One useful support layer here is better social-to-site alignment. If you use Instagram, Facebook, or creator partnerships to drive awareness, your local pages should match the offer and audience framing from those channels. This article on social media lead generation tools is useful for thinking through that handoff from social attention to capture flow.
Here's a practical breakdown of local page quality:
| Weak page | Strong page |
|---|---|
| Generic copy reused across cities | Specific services and local proof |
| Corporate contact form only | Branch-level CTA and routing |
| No local reviews | Reviews tied to that location |
| Basic location mention | Strong local intent signals throughout |
A quick explainer on how local business discovery works across Google surfaces is worth watching before you revise your pages:
Turn reviews and listings into conversion assets
Reviews aren't just reputation management. They're conversion copy written by customers. Good teams reuse review themes in page headlines, FAQs, and outreach angles because those phrases reflect what buyers care about.
Listings matter for the same reason. Consistent business information across directories supports trust and keeps your local footprint coherent. When business data drifts across platforms, buyers hesitate and local visibility weakens.

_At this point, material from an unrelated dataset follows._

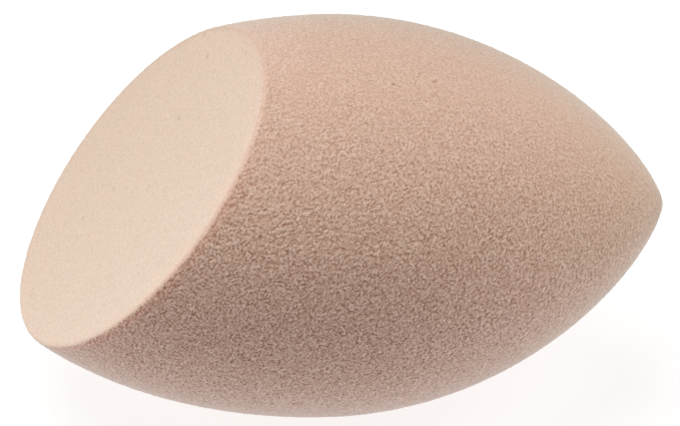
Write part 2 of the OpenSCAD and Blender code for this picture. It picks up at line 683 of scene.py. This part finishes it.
# %% [markdown]
# ## A world that looks white and lights little
# Behind the table the camera has to see white, so the world uses the same mask: a ray from the
# camera gets plain white, and a ray that gathers light gets only a faint glow.

# %% World
AMBIENT = 0.03

world = bpy.data.worlds.new("studio")
bpy.context.scene.world = world
world.use_nodes = True
sky = world.node_tree
background = sky.nodes["Background"]
background.inputs["Color"].default_value = (1, 1, 1, 1)
strength = mixed_number(sky, shown(sky), AMBIENT, 1.0)
sky.links.new(strength, background.inputs["Strength"])
print("world gives", AMBIENT, "of white to gathered light")

# %% [markdown]
# ## Softboxes
# The main light is a wide softbox overhead, a little behind and to the left, which makes the slice
# the brightest part. Smaller ones stand low at the left and high at the right, and a faint one low
# at the right, so that both ends stay bright and the front is the darkest part. All of them
# together light the sponge at a plain level: a surface that faces up shows about its own colour.
#
# A square lamp at distance d lights a surface that faces it at the plain level, at which a colour
# shows as it is written, when its power in watts is about pi squared times d squared. So each lamp
# is given by its place, its size and a share of that level.

# %% Softboxes
def softbox(name, place, size, level):
    """A square lamp that faces the middle of the drop, at a share of the plain level."""
    toward_lamp = Vector(place) - drop_middle
    bpy.ops.object.light_add(type="AREA", location=place)
    lamp = bpy.context.object
    lamp.name = name
    lamp.rotation_euler = toward_lamp.to_track_quat("Z", "Y").to_euler()
    lamp.data.size = size
    lamp.data.energy = level * math.pi ** 2 * toward_lamp.length_squared
    lamp.visible_camera = False
    print(name, "gives", round(lamp.data.energy, 2), "W at", level, "of plain level")


softbox("overhead", (-0.18, 0.17, 0.66), 0.6, 0.75)
softbox("left", (-0.33, -0.03, 0.15), 0.25, 0.39)
softbox("high right", (0.45, 0, 0.45), 0.35, 0.42)
softbox("low right", (0.3, -0.15, 0.08), 0.15, 0.15)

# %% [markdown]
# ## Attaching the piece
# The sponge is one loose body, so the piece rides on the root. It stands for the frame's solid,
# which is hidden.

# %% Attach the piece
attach(sponge, "root")
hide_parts("foam_body")
bpy.context.scene.view_settings.view_transform = "Standard"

What works is simple. Complete profiles, accurate service details, review generation as an operating habit, and location pages built to capture real intent. What doesn't work is chasing impressions while the contact flow stays generic.
Proactive Outreach with Instagram Email Scraping
This is the part most local guides ignore. Once your inbound footprint is solid, stop waiting for all demand to arrive through search. Build your own local prospect pool from the social graph that already exists around your market.
A key gap in local marketing advice is poor guidance on targeting high-intent micro-audiences on social platforms. The stronger move is to prioritize narrow, intent-rich audiences such as people following local competitors or niche community accounts, as discussed in Google's lead generation guidance for local businesses.

Where the best local lists come from
The phrase instagram email scraping makes some people think only in technical terms. That's the wrong framing. The primary advantage is strategic. Instagram already clusters local businesses, creators, service providers, and community organizations around visible audience relationships. If you know where to look, you can build highly targeted outreach lists from public signals.
The best starting points are usually:
- Followers of local institutions: chambers of commerce, business associations, local event organizers, neighborhood media accounts.
- Followers of direct competitors: especially competitors with strong local relevance and active audiences.
- Location-specific hashtags: industry plus city, neighborhood, or region terms.
- Community accounts: foodie pages, realtor roundups, fitness collectives, wedding vendors, local parent groups.
- Creator ecosystems: micro-creators and niche operators who influence buying inside one metro.
That's where local leads generation gets more precise than broad geo-targeted ads. Instead of paying to reach “people in Austin,” you identify the accounts that already aggregate Austin restaurants, Austin photographers, Austin agents, or Austin wellness businesses.
A practical Instagram prospecting workflow
I'd structure the workflow like this:
- Pick one local niche and one buying trigger
Example: independent med spas that post regularly but route leads through generic DMs.
- Choose your source audiences
A chamber account is good. A local “best of” page is often better. A direct competitor's engaged followers can be best of all.
- Pull public profile data and segment fast
Look for business category clues, bio language, website presence, geographic indicators, and whether the account appears active. One option teams use for this is HarvestMyData's follower tracking workflow, which is relevant when you want to monitor or extract public audiences around a niche over time rather than doing one-off manual research.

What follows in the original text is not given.